The targets are more specific, he says: All are “recent arrivals” who came into the country after Jan. 1, 2014; they are legally adults who lost in court and received deportation orders.
“When we showed up, it should not have been a surprise,” Cox says of the NC6.
He says the agency does not arrest students at school and has extended that policy to include students at bus stops. The agency denies Yefri Sorto-Hernandez was arrested at a bus stop, though Cox says the teen was picked up in a parking lot on the same street as a bus stop.
A judge ordered him removed from the country 14 months ago, say federal officials.
“People will tell you that kids looked out of the school bus and saw it happening, but what they leave out is that the bus was driving down the road at the time (the arrest) was taking place,” said Cox. “It’s being portrayed as if it happened directly at the bus stop.”
Many Charlotte immigrants still think their children are in danger, says Elsy Sorto-Hernandez. “I know many parents who are not sending children to school because they are afraid,” she says. “They are keeping them at home. We are all living in terror.”
Charlotte’s Latin American Coalition recently reported that at least 15 to 20 students from Harding High alone are being targeted for deportation.

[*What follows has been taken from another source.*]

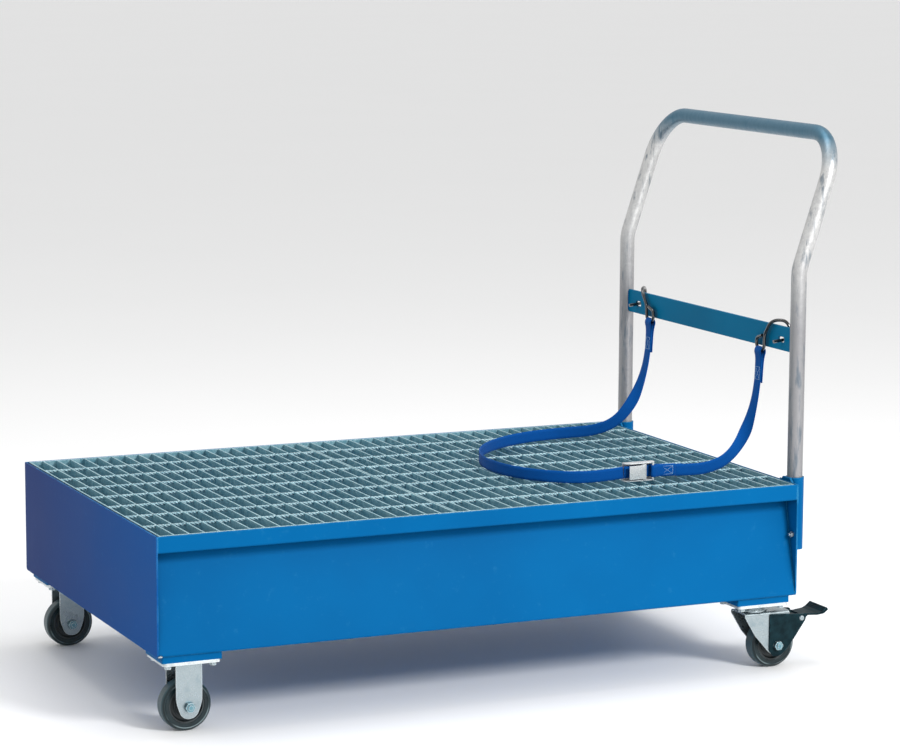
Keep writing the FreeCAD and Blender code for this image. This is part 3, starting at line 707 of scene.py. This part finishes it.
def make_welds(material):
    pile = Pile()
    for name, sign in SIDES.items():
        socket_low = low("handle_socket_" + name)
        socket_high = high("handle_socket_" + name)
        bottom = socket_low.z + 4 * MM
        top = socket_high.z - 4 * MM
        back_plate = (23 * MM, tray_right, 2.2 * MM)
        tube_foot = (10.5 * MM, tray_right + 4 * MM, 1.8 * MM)
        for offset, x, radius in (back_plate, tube_foot):
            for edge in (-1, 1):
                y = sign * leg_y + edge * offset
                weld_bead(pile, Vector((x, y, bottom)), Vector((x, y, top)), radius)
        plate_low = low("strap_plate")
        plate_high = high("strap_plate")
        for x in (plate_low.x, plate_high.x):
            y = sign * (leg_y - 15.6 * MM)
            weld_bead(pile, Vector((x, y, plate_low.z + 2 * MM)), Vector((x, y, plate_high.z - 2 * MM)),
                      2.2 * MM)
    add_piece("weld_beads", pile.mesh("welds"), material, "tray")


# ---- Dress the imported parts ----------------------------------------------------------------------
def special_finish(name):
    """Nodes that look different from the rest of their material slot."""
    if name.startswith(("rigid_plate", "swivel_plate")):
        return "mounting_zinc"
    if name.startswith("buckle"):
        return "buckle_steel"
    if "axle" in name:
        return "axle_zinc"
    # The left end plate takes a darker copy of the blue paint: painted shade.
    if name == "end_plate_left":
        return "shaded_end_paint"
    return None


def dress(materials):
    finish = {entry["node"]: entry["material_slot"] for entry in frame["record"]["subparts"]}
    for name, node in frame["nodes"].items():
        node.data.materials.clear()
        node.data.materials.append(materials[special_finish(name) or finish[name]])


def area_light(name, place, aim, size, power):
    data = bpy.data.lights.new(name, "AREA")
    data.shape = "RECTANGLE"
    data.size, data.size_y = size
    data.energy = power
    light = bpy.data.objects.new(name, data)
    light.location = place
    light.rotation_euler = (Vector(aim) - Vector(place)).to_track_quat("-Z", "Y").to_euler()
    bpy.context.collection.objects.link(light)


FLOOR_HALF = 150.0         # far enough that the floor's edge is never seen


def make_studio(material):
    """A plain pale floor under an even white sky, a soft key light and a softer one overhead."""
    pile = Pile()
    half = FLOOR_HALF
    pile.add([(-half, -half, 0), (half, -half, 0), (half, half, 0), (-half, half, 0)], [(0, 1, 2, 3)])
    floor = bpy.data.objects.new("floor", pile.mesh("floor", False))
    floor.data.materials.append(material)
    bpy.context.collection.objects.link(floor)
    world = bpy.data.worlds.new("studio")
    bpy.context.scene.world = world
    world.use_nodes = True
    background = world.node_tree.nodes["Background"]
    background.inputs["Color"].default_value = (1.0, 1.0, 1.0, 1)
    background.inputs["Strength"].default_value = 0.8
    bpy.context.scene.view_settings.view_transform = "Standard"
    area_light("key", (1.6, -4.6, 3.0), (0, 0, 0.3), (1.2, 1.2), 215)
    area_light("top", (0.0, 0.3, 4.2), (0, 0, 0.3), (3.0, 2.0), 64)


def make_finishes():
    return {
        "blue_paint": paint("blue_paint", deep=(0.000, 0.091, 0.260, 1), bright=(0.000, 0.105, 0.290, 1),
                            dust_and_highlight_tone=(0.07, 0.36, 0.58, 1)),
        # A darker copy of the blue paint for the left end plate, a painted shade; its far tone paints more
        # shade towards the rear.
        "shaded_end_paint": paint("shaded_end_paint", deep=(0.000, 0.070, 0.275, 1), bright=(0.000, 0.078, 0.300, 1),
                           dust_and_highlight_tone=(0.05, 0.26, 0.50, 1), specular=0.012,
                           far_shade_tone=(0.021, 0.046, 0.165, 1)),
        # The strap plate's blue paint made darker and greener, as the plate stands in shade: painted shade.
        "teal_paint": paint("teal_paint", deep=(0.000, 0.125, 0.250, 1), bright=(0.001, 0.150, 0.295, 1),
                            dust_and_highlight_tone=(0.05, 0.24, 0.36, 1)),
        "galvanised_grating": galvanised("galvanised_grating", grain=110.0, light=(0.34, 0.55, 0.60, 1),
                                         dark=(0.15, 0.36, 0.44, 1), streaks=(9, 60, 9), metallic=0.4),
        "galvanised_tube": galvanised("galvanised_tube", grain=160.0, light=(0.62, 0.62, 0.61, 1),
                                      dark=(0.50, 0.50, 0.50, 1), streaks=(110, 110, 5), metallic=0.6,
                                      stains_and_shade=handle_stains_and_shade),
        "zinc": zinc_plate("zinc_plate", dark=(0.25, 0.30, 0.32, 1), light=(0.40, 0.46, 0.48, 1),
                           grime_and_shade_tone=(0.03, 0.09, 0.12, 1)),
        "mounting_zinc": zinc_plate("mounting_zinc", dark=(0.50, 0.54, 0.55, 1),
                                    light=(0.72, 0.76, 0.77, 1), grime_and_shade_tone=(0.03, 0.09, 0.12, 1),
                                    metallic=0.5),
        "axle_zinc": zinc_plate("axle_zinc", dark=(0.05, 0.16, 0.20, 1), light=(0.24, 0.42, 0.48, 1),
                                grime_and_shade_tone=(0.008, 0.045, 0.065, 1)),
        "buckle_steel": zinc_plate("buckle_steel", dark=(0.56, 0.57, 0.58, 1), light=(0.82, 0.82, 0.81, 1),
                                   grime_and_shade_tone=(0.02, 0.02, 0.03, 1), metallic=0.5),
        "black_steel": black_steel(),
        "tyre_rubber": tyre_rubber(),
        "wheel_plastic": wheel_plastic(),
        "coated_wire": coated_wire(),
        "webbing": webbing(),
        "thread": thread(),
    }


make_camera()
finishes = make_finishes()
make_strap(finishes)
dress(finishes)
for panel_name in ("left", "right"):
    twisted_rods(panel_name, finishes["galvanised_grating"])
for side_name in SIDES:
    tread_ribs(side_name, finishes["black_steel"])
make_welds(finishes["blue_paint"])
corner_weld(finishes["zinc"])
make_studio(floor_paint())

CMS says it is unaware of any specific schools being targeted by ICE.
Responding to complaints, U.S. Rep. Alma Adams, D-Charlotte, has joined a handful of other U.S. representatives to introduce the Fair Day in Court for Kids Act. It seeks to ensure the children get legal counsel and other related services.

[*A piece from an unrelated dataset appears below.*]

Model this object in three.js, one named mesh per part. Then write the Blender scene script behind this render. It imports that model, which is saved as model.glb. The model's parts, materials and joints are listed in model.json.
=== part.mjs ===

Her staff says she called ICE officials to request delay of deportation and prosecutorial discretion on behalf of the NC6.
“I have learned that in Mecklenburg County alone, an estimated 200 individuals are believed to be in similar legal situations like ... Yefri and Pedro,” Adams said in a statement.

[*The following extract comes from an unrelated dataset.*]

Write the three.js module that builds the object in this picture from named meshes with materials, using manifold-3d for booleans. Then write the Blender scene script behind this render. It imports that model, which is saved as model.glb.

Among the things that concern her was a study asserting that 83 deportees from the U.S. have been killed since 2014 after being returned to the Northern Triangle of Central America. “This threat is all too real for families,” she said.
Those 83 deaths were listed in a recent investigation by the British national newspaper The Guardian, using data collected by a social scientist at San Diego State University. Much of that data came from Central American media reports of the murders.
The article’s headline: “US government deporting Central American migrants to their deaths.”
‘We are not criminals’
Daniel and Carmen Salmeron, are among parents who kept their child from school out of fear of deportation.
Pedro was a 10th-grader at Vance High when they decided in January to keep him hidden. But ICE agents found him anyway, when they pulled over his father’s truck on Jan. 26. The two were headed to a construction site where Daniel Salmeron works. (The father has temporary protected immigration status).
The couple say relatives have experienced gang violence first-hand: A cousin of Pedro’s was decapitated and castrated by gang members in El Salvador. Pedro was being pressured to join “or else” when he fled to the U.S. during the summer of 2014, relatives say.
Carmen Salmeron said she is convinced Pedro will be killed if sent back. Her son – a computer enthusiast who plays both the piano and the accordion – had lately been dreaming of college and a career in information technology, she said.
“My son was taken away with his hands and feet tied. We are not criminals,” she says. “This has broken my heart, to see him like this.”
The couple have made some headway with a new attorney and believe their son’s case will be reopened.
Yefri’s parents haven’t been as lucky. Immigration officials say his new attorney in California, Jonathan Maldonado, submitted motions to immigration officials to delay the teen’s deportation and reopen the case. Both were denied on Feb. 2. Maldonado did not return calls for comment.
“We are waiting for a miracle,” says Elsy Sorto-Hernandez.
Why prioritize new arrivals?
The federal government has a list of priorities for apprehending immigrants illegally in the country and it is topped by people who are a threat to public safety and national security, as well as those who have been convicted of at least three crimes in the country (other than traffic violations).
The next priority is people like the NC6, who have been ordered deported on or after Jan. 1, 2014. This category of people is part of a heightened focus by the Department of Homeland Security on border security, officials say. It is also in direct response to the spike of Central American families who crossed illegally into the country during in the spring and summer of 2014, officials say.